# Supplied data

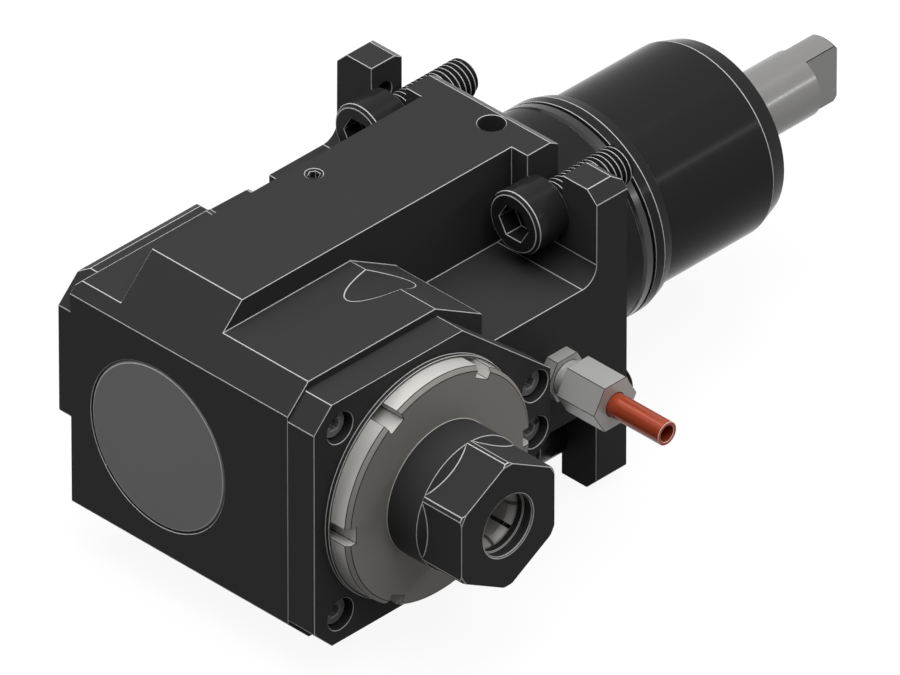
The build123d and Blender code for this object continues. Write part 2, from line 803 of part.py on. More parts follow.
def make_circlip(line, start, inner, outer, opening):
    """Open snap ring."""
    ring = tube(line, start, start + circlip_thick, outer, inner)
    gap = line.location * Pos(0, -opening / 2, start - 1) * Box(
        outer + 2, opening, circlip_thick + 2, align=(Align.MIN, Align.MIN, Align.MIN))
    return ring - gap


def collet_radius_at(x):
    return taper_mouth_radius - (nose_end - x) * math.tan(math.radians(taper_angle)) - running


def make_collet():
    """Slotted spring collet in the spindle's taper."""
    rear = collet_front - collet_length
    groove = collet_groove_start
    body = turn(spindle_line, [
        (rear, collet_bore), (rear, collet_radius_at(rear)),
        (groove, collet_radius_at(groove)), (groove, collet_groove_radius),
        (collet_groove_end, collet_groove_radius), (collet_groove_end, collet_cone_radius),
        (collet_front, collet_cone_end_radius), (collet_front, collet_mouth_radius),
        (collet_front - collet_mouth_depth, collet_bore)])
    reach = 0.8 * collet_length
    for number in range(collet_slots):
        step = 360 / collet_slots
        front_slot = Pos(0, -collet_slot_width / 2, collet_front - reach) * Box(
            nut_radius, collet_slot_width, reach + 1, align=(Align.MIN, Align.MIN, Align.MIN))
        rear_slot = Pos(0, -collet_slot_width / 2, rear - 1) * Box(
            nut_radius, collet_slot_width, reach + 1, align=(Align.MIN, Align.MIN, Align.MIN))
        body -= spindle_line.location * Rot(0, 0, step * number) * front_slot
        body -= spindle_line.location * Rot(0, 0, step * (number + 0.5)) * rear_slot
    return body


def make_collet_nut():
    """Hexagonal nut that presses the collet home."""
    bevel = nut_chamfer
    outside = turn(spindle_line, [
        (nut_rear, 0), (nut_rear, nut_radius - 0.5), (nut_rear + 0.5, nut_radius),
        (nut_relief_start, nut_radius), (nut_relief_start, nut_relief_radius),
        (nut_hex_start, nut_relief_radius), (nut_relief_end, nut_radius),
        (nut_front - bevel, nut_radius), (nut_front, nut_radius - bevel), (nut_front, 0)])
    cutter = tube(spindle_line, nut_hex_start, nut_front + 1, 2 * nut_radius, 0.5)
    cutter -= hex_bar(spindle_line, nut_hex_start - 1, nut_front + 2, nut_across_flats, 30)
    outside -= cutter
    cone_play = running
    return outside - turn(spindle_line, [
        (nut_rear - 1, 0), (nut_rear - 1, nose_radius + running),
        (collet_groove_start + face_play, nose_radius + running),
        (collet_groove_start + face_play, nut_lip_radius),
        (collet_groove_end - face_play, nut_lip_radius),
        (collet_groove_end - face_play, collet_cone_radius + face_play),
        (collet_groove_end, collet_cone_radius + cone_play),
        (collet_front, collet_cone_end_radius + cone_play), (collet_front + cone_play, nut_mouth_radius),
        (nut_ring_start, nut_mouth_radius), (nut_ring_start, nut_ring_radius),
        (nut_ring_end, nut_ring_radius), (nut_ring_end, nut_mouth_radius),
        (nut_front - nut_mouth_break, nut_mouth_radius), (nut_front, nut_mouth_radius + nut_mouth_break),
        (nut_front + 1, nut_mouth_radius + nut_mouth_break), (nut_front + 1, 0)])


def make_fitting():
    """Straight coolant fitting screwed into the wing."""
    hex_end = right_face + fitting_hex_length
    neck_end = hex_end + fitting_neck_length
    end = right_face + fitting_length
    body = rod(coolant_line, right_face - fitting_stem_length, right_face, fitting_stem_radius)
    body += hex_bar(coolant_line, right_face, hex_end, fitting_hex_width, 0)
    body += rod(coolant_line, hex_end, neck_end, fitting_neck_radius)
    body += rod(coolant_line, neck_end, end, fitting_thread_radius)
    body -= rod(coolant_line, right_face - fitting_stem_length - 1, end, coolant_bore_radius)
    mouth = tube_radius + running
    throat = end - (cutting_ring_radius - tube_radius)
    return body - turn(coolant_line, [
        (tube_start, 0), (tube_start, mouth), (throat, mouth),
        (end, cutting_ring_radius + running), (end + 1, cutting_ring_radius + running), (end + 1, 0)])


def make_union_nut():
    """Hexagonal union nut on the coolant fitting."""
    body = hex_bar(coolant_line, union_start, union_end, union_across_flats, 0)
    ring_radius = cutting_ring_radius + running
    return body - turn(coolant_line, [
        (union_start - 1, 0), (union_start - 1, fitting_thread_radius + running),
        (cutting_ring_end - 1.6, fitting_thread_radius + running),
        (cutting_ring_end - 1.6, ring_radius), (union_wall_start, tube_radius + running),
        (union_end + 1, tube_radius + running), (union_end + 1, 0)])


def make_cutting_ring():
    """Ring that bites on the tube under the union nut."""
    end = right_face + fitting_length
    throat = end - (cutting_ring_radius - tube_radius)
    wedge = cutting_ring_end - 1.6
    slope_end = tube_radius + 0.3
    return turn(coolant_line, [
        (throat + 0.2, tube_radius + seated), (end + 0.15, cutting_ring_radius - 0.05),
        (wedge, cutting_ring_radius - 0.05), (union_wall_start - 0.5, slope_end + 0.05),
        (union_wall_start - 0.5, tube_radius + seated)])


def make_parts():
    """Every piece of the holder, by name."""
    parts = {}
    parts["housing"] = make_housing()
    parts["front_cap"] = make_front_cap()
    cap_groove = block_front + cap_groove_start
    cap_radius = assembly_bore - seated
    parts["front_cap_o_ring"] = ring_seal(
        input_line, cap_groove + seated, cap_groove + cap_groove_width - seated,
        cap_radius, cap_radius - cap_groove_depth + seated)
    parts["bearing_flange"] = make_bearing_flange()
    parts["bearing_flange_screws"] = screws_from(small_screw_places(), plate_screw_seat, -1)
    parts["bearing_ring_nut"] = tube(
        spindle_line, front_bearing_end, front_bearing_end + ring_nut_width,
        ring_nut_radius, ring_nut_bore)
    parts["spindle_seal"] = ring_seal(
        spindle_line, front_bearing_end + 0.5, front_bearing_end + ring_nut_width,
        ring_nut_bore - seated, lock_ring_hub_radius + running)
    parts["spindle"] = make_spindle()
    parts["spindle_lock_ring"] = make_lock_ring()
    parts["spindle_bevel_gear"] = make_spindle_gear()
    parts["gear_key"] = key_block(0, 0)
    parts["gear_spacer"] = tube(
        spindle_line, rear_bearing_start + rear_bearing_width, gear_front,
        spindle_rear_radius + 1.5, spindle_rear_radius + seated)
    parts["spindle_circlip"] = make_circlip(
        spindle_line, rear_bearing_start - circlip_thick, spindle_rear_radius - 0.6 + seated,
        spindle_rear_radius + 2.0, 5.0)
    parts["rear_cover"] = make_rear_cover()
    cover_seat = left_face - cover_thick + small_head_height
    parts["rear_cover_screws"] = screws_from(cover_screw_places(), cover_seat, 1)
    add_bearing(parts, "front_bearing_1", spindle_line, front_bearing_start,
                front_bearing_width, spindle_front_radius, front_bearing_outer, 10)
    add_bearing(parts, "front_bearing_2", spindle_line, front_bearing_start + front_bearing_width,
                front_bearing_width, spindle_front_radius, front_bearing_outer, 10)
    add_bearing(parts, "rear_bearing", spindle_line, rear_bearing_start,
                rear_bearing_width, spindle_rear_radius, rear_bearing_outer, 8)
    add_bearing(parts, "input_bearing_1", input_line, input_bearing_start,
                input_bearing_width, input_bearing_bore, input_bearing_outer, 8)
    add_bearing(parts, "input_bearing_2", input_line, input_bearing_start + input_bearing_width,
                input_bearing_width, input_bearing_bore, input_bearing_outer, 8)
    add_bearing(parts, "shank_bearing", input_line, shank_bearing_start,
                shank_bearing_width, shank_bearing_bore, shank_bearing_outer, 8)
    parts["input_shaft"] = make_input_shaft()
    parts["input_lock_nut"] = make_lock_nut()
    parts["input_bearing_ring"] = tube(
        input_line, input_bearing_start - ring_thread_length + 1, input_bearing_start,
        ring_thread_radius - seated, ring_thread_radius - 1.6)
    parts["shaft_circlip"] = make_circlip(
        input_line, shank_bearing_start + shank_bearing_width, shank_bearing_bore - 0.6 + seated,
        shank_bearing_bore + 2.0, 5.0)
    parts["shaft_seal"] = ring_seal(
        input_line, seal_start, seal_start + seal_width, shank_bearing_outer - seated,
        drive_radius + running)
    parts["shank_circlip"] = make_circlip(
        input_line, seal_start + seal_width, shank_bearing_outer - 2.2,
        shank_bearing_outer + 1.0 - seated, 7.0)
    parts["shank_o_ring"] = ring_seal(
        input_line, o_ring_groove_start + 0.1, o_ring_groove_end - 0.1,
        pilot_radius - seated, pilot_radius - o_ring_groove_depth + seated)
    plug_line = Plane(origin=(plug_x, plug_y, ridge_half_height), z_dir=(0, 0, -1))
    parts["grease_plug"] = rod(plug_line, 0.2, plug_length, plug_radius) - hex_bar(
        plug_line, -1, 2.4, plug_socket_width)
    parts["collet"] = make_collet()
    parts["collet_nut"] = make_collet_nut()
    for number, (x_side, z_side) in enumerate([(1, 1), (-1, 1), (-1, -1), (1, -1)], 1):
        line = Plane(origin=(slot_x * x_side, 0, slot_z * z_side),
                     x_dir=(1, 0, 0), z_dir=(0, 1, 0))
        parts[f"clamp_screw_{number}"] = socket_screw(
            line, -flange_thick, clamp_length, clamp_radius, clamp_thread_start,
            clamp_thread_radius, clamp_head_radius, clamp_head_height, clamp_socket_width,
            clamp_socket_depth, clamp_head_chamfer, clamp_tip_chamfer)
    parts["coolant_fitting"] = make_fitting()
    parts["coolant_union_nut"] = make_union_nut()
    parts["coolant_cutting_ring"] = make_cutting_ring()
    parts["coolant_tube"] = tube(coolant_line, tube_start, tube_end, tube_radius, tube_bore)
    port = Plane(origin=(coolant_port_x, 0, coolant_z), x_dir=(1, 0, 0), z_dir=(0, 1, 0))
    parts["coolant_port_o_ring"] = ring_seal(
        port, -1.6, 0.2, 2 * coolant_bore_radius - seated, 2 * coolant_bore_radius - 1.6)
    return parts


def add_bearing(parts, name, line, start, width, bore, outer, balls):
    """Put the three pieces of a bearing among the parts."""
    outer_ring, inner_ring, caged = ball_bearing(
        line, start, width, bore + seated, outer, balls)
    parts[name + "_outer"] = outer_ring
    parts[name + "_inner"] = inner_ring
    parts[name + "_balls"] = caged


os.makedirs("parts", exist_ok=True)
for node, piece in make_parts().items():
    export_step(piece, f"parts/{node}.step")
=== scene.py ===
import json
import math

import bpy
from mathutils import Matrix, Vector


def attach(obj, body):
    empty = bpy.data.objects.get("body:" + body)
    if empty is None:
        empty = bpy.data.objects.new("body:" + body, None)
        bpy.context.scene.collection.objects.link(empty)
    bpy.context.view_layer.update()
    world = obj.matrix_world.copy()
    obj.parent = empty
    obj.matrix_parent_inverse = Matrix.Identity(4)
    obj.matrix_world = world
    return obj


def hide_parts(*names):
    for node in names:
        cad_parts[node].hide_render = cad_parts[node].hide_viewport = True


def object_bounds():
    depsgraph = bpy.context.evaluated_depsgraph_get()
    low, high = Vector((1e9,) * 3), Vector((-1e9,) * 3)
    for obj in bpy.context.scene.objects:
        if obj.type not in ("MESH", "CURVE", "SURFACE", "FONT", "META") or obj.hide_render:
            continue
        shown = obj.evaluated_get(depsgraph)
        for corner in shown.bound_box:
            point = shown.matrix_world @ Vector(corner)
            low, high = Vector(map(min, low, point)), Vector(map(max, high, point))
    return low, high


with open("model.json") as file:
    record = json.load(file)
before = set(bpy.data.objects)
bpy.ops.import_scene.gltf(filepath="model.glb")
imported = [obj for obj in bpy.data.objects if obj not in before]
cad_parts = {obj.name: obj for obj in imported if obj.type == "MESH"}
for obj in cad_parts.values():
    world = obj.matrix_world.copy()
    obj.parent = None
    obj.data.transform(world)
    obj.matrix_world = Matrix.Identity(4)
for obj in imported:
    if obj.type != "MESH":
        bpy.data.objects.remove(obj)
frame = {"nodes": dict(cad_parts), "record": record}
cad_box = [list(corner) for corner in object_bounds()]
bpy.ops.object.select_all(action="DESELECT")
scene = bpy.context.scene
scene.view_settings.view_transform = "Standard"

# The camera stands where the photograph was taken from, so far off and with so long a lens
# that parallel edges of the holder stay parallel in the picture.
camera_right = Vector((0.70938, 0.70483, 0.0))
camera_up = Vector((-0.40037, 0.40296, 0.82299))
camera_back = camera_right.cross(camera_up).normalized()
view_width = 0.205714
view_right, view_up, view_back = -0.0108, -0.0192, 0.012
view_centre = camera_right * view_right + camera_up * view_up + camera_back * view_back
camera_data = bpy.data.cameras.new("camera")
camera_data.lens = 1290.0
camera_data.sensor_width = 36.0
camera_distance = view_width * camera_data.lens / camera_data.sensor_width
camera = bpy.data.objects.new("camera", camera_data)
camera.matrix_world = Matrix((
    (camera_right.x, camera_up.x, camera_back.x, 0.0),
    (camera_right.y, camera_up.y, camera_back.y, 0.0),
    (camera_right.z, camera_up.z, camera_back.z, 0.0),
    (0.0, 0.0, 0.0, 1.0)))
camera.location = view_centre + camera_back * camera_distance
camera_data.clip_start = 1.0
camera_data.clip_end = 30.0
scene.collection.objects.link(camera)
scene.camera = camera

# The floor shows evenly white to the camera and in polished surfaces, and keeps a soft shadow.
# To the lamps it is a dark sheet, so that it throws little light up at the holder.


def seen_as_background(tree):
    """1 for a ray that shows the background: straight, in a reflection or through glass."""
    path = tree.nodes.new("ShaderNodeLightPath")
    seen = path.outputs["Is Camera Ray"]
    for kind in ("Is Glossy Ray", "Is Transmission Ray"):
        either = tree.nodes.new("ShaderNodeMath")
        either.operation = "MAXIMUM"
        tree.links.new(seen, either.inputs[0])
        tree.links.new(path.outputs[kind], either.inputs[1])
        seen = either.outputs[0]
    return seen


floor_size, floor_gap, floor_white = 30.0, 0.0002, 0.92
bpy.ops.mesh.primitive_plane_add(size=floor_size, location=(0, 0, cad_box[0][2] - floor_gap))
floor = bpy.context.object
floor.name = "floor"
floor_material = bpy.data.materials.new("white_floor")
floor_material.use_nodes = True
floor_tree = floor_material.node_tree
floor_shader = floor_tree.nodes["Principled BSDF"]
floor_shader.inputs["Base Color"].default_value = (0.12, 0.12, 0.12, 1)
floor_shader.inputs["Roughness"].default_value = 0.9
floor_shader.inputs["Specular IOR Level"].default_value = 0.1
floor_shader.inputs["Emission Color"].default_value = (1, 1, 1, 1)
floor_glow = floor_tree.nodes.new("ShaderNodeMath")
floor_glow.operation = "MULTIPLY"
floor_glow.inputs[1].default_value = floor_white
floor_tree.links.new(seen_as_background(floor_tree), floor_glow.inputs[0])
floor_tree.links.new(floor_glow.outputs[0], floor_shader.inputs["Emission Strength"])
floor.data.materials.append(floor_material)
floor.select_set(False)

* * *

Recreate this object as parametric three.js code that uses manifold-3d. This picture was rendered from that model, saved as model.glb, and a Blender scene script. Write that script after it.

# Written problem
Solely the line containing "The build123d and", the line containing "return ring - gap", and the lines between them are to be given again, exactly as written.

# Task solution
The build123d and Blender code for this object continues. Write part 2, from line 803 of part.py on. More parts follow.
def make_circlip(line, start, inner, outer, opening):
    """Open snap ring."""
    ring = tube(line, start, start + circlip_thick, outer, inner)
    gap = line.location * Pos(0, -opening / 2, start - 1) * Box(
        outer + 2, opening, circlip_thick + 2, align=(Align.MIN, Align.MIN, Align.MIN))
    return ring - gap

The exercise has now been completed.